How can researchers help health care marketers craft winning value propositions?

Marketing and selling solutions to health care providers is hard. Health care is a complex ecosystem and most decisions are made by diverse committees rather than individual decision makers. Mapping the ecosystem and pinpointing what each stakeholder values is critical to success. 

Let’s consider the value proposition. An effective value proposition needs to be tuned to the needs and goals of the customer. The good news is that, from hospital to hospital, those goals and needs are nearly universal. However, each member of the diverse decision-making committee will value different things. Herein lies the challenge for marketing and sales: crafting an umbrella value proposition supported by message tracks that resonate with a diverse group of influencers and decision makers. Cracking this code is make-or-break for marketers. And health care researchers are the key.

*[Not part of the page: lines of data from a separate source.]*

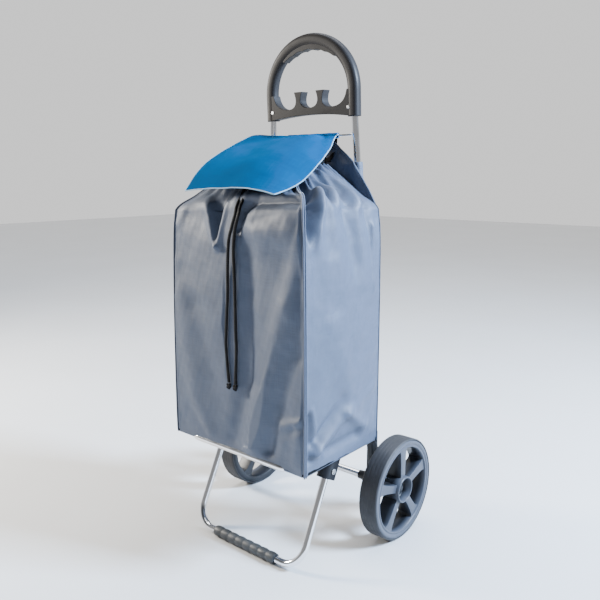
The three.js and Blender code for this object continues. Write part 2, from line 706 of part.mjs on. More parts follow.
// Rows: distance forward, height of the crown, half width, heights of the left and right edges.
const FLAP_ROWS = [
  [-WIRE_Y, WIRE_Z + 4, HEM_HALF, WIRE_Z + 3, WIRE_Z + 3],
  [70, 812, 82, 812, 801],
  [108, 811, 103, 809, 777],
  [165, 786, 120, 781, 738],
  [220, 752, 119, 748, 714],
  [273, 706, 112, 702, 700],
];

function flapSolid() {
  const reach = FLAP_ROWS[FLAP_ROWS.length - 1][0];
  const sheet = shaped((u, v, w) => {
    const forward = mix(-WIRE_Y, reach, v);
    const across = 1 - 2 * u;
    const crown = reading(FLAP_ROWS, forward, 1);
    const half = reading(FLAP_ROWS, forward, 2);
    const edge = reading(FLAP_ROWS, forward, across < 0 ? 3 : 4);
    const z = mix(crown, edge, Math.abs(across) ** 3);
    return [across * half, -forward, z - CLOTH * (1 - w)];
  }, 8, 9, 1);
  const hem = rodX(HEM_RADIUS, -HEM_HALF, HEM_HALF, WIRE_Y, WIRE_Z, 14);
  const wireBore = rodX(WIRE_RADIUS + RUNNING, -HEM_HALF - 5, HEM_HALF + 5, WIRE_Y, WIRE_Z, 12);
  return cut(outward(sheet).add(toSolid(hem)), wireBore);
}

place(base, "flap", flapSolid(), "blue");

// ---- drawcord: two ends hanging from the collar, each with a knot ----
const CORD_RADIUS = 2.4;
const KNOT_RADIUS = 5;
const CORD_LEFT = [
  at(-2, -181.5, 753), at(1, -196, 743), at(6, -228, 712), at(12, -258, 681), at(15, -267.5, 664),
  at(6, -268, 641), at(-3, -268, 612), at(-7, -268, 560), at(-8, -268, 518), at(-13, -268, 455),
  at(-15, -268, 420), at(-12, -268, 380), at(-9, -268, 350),
];
const CORD_RIGHT = [
  at(9, -181.5, 753), at(10, -196, 743), at(15, -228, 712), at(21, -258, 681),
  at(23, -267.5, 663), at(14, -268, 636), at(9, -268, 600), at(10, -268, 560), at(11, -268, 518),
  at(11, -268, 455), at(12, -268, 420), at(10, -268, 380), at(8, -268, 350),
];

for (const [word, route] of Object.entries({ left: CORD_LEFT, right: CORD_RIGHT })) {
  const path = new THREE.CatmullRomCurve3(route);
  place(base, `drawcord_${word}`, pipe(path, CORD_RADIUS, 8, 34), "cord");
  const end = route[route.length - 1];
  const knot = new THREE.SphereGeometry(KNOT_RADIUS, 12, 8).scale(0.95, 0.9, 1.3);
  knot.translate(end.x, end.y, end.z - 1.3 * KNOT_RADIUS - GAP);
  place(base, `drawcord_knot_${word}`, knot, "cord");
}

export default trolley;
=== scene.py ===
import json
import math

import bmesh
import bpy
import numpy as np
from mathutils import Vector
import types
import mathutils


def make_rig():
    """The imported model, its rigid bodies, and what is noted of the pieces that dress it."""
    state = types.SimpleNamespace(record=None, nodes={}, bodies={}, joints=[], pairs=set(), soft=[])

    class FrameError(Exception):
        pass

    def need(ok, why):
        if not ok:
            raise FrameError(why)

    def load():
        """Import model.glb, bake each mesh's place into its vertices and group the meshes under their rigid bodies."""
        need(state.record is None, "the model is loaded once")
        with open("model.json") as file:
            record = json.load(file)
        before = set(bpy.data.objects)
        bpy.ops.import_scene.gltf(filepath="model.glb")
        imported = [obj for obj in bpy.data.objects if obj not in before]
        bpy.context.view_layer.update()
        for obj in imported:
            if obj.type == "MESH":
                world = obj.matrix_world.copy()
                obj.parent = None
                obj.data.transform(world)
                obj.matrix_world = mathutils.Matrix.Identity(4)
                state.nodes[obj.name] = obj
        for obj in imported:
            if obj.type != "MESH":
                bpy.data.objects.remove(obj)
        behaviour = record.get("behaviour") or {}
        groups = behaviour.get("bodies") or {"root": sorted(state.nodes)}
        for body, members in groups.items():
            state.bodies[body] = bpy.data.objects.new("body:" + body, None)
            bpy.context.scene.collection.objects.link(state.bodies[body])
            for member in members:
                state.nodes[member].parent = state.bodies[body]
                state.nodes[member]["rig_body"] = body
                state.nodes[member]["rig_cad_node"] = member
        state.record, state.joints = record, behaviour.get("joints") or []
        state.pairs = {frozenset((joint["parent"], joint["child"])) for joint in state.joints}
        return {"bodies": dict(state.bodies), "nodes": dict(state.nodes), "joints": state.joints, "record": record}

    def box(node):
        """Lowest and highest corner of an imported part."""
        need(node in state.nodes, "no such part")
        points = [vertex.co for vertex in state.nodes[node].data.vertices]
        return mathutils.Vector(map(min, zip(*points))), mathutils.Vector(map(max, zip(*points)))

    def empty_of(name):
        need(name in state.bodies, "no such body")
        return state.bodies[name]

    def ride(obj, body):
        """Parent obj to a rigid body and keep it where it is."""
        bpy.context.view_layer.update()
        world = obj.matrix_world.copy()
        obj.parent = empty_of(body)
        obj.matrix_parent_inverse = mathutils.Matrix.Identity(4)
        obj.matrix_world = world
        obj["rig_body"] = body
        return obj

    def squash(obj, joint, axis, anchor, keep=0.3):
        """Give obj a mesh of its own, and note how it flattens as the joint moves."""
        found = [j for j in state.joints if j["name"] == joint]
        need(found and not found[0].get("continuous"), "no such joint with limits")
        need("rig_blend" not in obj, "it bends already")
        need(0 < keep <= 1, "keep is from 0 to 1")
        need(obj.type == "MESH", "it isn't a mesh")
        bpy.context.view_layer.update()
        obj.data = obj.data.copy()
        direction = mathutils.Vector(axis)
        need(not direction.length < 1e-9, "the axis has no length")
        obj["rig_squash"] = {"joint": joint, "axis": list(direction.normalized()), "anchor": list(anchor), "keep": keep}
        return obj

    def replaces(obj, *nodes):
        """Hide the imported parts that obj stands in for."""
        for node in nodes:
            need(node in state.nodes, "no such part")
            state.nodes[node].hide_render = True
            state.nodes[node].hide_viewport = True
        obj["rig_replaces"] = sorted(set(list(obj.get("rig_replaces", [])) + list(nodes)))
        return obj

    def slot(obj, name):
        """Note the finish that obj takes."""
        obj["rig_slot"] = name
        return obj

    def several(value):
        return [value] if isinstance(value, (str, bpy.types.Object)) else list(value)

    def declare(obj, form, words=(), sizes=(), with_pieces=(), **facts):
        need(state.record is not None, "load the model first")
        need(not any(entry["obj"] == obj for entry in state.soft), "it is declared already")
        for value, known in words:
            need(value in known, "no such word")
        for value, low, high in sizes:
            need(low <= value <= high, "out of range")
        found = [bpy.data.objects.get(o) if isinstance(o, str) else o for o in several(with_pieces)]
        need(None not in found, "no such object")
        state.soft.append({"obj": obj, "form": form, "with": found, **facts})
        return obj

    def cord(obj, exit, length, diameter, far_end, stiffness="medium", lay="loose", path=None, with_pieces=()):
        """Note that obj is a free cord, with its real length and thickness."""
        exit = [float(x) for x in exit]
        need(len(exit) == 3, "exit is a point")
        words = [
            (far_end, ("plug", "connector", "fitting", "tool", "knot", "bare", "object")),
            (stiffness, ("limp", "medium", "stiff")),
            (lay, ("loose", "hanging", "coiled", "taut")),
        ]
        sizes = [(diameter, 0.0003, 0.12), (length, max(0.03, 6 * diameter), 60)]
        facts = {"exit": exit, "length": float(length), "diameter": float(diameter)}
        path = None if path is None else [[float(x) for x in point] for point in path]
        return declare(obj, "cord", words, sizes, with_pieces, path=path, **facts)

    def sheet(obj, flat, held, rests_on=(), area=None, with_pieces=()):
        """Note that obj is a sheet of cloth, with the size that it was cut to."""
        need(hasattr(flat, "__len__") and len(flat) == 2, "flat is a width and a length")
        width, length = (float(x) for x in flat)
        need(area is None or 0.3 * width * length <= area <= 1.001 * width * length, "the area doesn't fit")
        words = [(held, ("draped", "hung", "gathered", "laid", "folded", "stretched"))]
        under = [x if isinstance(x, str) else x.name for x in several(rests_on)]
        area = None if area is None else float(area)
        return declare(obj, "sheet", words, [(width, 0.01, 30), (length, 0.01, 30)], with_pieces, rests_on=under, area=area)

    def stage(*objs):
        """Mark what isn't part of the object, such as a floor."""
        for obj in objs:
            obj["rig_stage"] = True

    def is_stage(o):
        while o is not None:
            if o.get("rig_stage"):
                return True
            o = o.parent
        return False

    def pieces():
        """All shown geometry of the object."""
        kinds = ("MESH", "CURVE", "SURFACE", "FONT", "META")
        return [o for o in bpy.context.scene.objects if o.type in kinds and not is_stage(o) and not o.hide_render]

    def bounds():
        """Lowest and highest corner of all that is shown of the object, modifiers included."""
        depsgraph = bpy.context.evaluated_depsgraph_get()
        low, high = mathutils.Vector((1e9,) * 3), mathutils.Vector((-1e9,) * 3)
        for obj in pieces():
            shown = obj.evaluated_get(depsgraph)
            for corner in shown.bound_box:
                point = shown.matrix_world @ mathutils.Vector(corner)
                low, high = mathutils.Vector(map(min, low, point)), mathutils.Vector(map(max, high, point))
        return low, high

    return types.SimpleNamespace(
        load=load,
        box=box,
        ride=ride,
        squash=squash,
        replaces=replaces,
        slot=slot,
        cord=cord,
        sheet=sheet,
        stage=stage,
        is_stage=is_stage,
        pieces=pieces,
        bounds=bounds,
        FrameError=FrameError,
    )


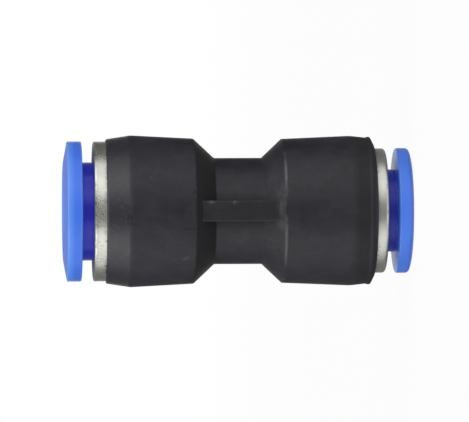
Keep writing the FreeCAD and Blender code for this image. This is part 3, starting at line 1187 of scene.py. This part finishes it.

Kip Creel, President, StandpointFor every solution and in every hospital, the acquisition and usage cost will always be evaluated against these four value drivers:

  1. Impact on patient outcomes
  2. Impact on patient experience
  3. Risk to the patient and provider
  4. Reduced costs

Patient outcomes means that your solution must make the patient better faster. Similarly, patient experience encompasses the tangibles and intangibles that foster greater word-of-mouth and lead to that doctor or health system becoming a trusted expert. The risks of the new solution for patient and provider will be evaluated against current options.

Marketing touting reduced costs is omnipresent; pinpointing the term’s precise meaning is critical because it could encompass acquisition cost, usage costs, maintenance costs, replacement costs, switching costs and more. What is often overlooked and increasingly important is the impact on labor costs and productivity. If your solution clearly saves time and money, the value proposition is strong. Oftentimes, however, the direct cost of new solutions may be higher to the department that is paying for it but could be saving the hospital money elsewhere. Identifying that “somewhere else” is very important.

The goal, of course, is to create enough value where acquisition and usage costs are less of a barrier. While still important, higher costs are justified if enough value is being created in the other buckets: outcomes, experience and reduced risk.

The next step for the researcher is to map out the sales roadmap. For capital expenditures in a single hospital, adoption may be contingent on the commitment of time and money by five or more people. The researcher’s mandate is to identify all decision makers, influencers and likely champions. For each member, the marketer will rely on you to understand the resonance of each value driver, identify message tracks to deliver to each person, uncover the necessary content for sales aids and map out the exact steps for the sales team to drive awareness, trial and ultimate adoption.